Turn Back The Hands Of Time
Over the last two weeks, I introduced the first element of Passion Management (SEE) – Vuja De and Freshness. This is relevant if you want to transform your industry with the introduction of something new; or even if you want to reinvent something old. I was speaking to an executive last week who has a real passion for beautiful watches. He was bemoaning the demise of the ‘classic’ in favour of the ‘smart’. Looking through the rear view mirror, the watch industry does not have to look too far as to a time when they overcame.

It was definitely a week where the answers for the future may have its origins in the past. I conducted a workshop for a beer brand who have strayed so far from what made it great, that a ‘back to the future’ exercise proved fruitful. Whilst a meeting with a really passionate CEO revealed that the major reason why connection with the external market had not taken place, was that the stories of its glorious past remained in the ‘vault’. It is so hard when the market has all gone ‘smart watch’, especially when modern culture clamors for easy answers.

Pundits love to excoriate companies because they don’t have the guts to change. In fact, the problem with many organisations is that all they do is change. They lurch from McKinsey one year, to BSG the next. From last year’s hot market segment to what’s in vogue now. I’m convinced that one of the big reasons for the failure of so many change programs is that by focusing almost solely on what’s wrong with their organisations, and by importing off the shelf strategies devised by outside experts consumed with what’s new, leaders undervalue what’s right with their organisations and overlook homegrown strategies rooted in the wisdom of the past.

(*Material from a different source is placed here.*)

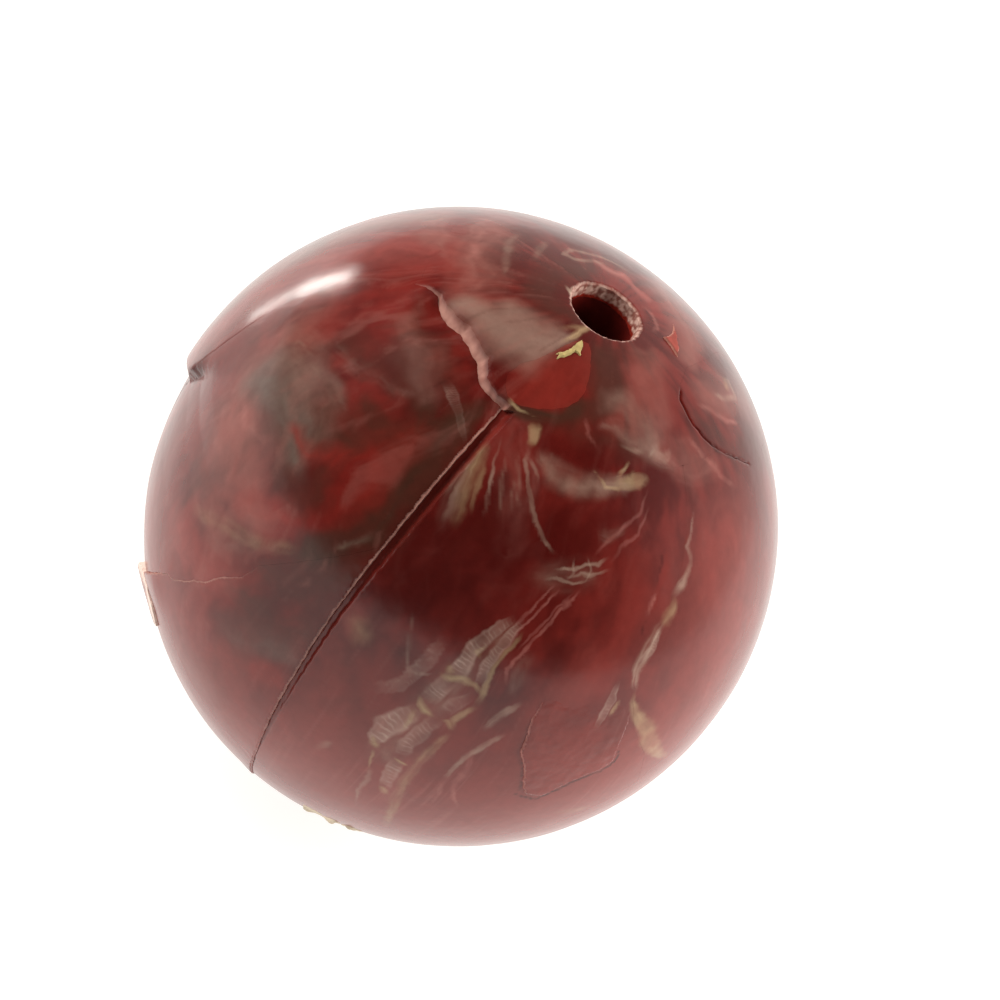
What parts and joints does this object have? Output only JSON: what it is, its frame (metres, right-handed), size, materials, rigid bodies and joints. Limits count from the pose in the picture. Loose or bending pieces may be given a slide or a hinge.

Nicolas G Hayek, the outspoken billionaire who was the face of the Swiss watch industry for 25 years, personified this leadership mind-set. His company the Swatch Group have brands that range from the colorful Swatch to the super elite Breguet, whose pieces can sell for hundreds of thousands of dollars. His acclaim came because he engineered one of the most spectacular comebacks in business history – the reinvention of an industry that was thought to be lost to the sands of time.

Hayek recommended that Switzerland’s banks merge the country’s two giant (and insolvent) watchmakers, which had collapsed under the triple whammy of competition from Asia, shifting consumer tastes, and new technologies that the Swiss had invented but ignored. This happens so often. Often the inventor gets usurped by the storyteller. Here’s how one business school case study described the situation: “The rise of quartz technology hastened the decline of the Swiss watch industry. Ironically, the Swiss had pioneered quartz technology; however, Swiss watchmakers had refused to embrace quartz based on the belief that electronic watches were unreliable, unsophisticated and beneath Swiss quality standards…As Japanese watchmakers saturated the global market with quartz watches at rock bottom prices, Switzerland found itself unable to compete.

What’s more amazing than the company’s performance over the last fifteen years is the plan its chairman devised to reverse its slide toward irrelevance. To be sure, Nicolas Hayek was a state of the art product innovator with a keen eye for marketing. The ultra affordable Swatch has been an endless source of sharp looks and funky features the first see through watch, the first scented watch, limited-edition models created by artists and film directors. Even at the high end, Hayek bucked convention, he unveiled a perfect replica of a Breguet pocket watch completed in 1827 to honor Marie Antoinette – the original considered the most valuable time piece of all time.

Hayek saw Switzerland’s 450-year watchmaking, tradition as a source of strength rather than a burden of history. He didn’t reinvent a crisis-ridden organization by disavowing its legacy and reaching for solutions cooked up by turnaround specialists and finance wizards. Instead, he realized that the way to devise a game plan for the future was to draw on the compelling ideas around which the organization first took shape – ideas that had gotten lost or disfigured through decades of uninspired leadership, me-too growth strategies, and deafening bureaucratic practices. Echoing the sentiments of Bill Clinton, there was nothing wrong with the Swiss watch industry, he concluded, that could not be fixed by what was right with the Swiss watch industry.

Why reject so many of the accepted ideas and familiar strategies that define ‘modern’ management? Because, by insisting that his organization stay rooted in Switzerland, even as it competed everywhere in the world in every segment of the market against everyone in its field, Hayek imposed enormous pressures for breakthroughs in design, manufacturing, and overall performance. One of most simple and transformational demands was that whenever his engineers designed a new product, direct labour had to account for less than 10% of total costs.

Swatch grew out of the limitations the game plan imposed. “The people on the original Swatch team asked a crazy question,” he said. “Why can’t we design a striking, low cost, high quality watch and build it in Switzerland?’

What is amazing is that more companies have not followed this approach. When asked how many other CEO’s had adopted his ideas, Hayek just laughed. “None of the big teachers think of me as a teacher,” he said. “They like me, they respect me, but refuse to accept that we have done better than any of them. The newspapers put me on the front page, but no one tries to copy what we’ve done.”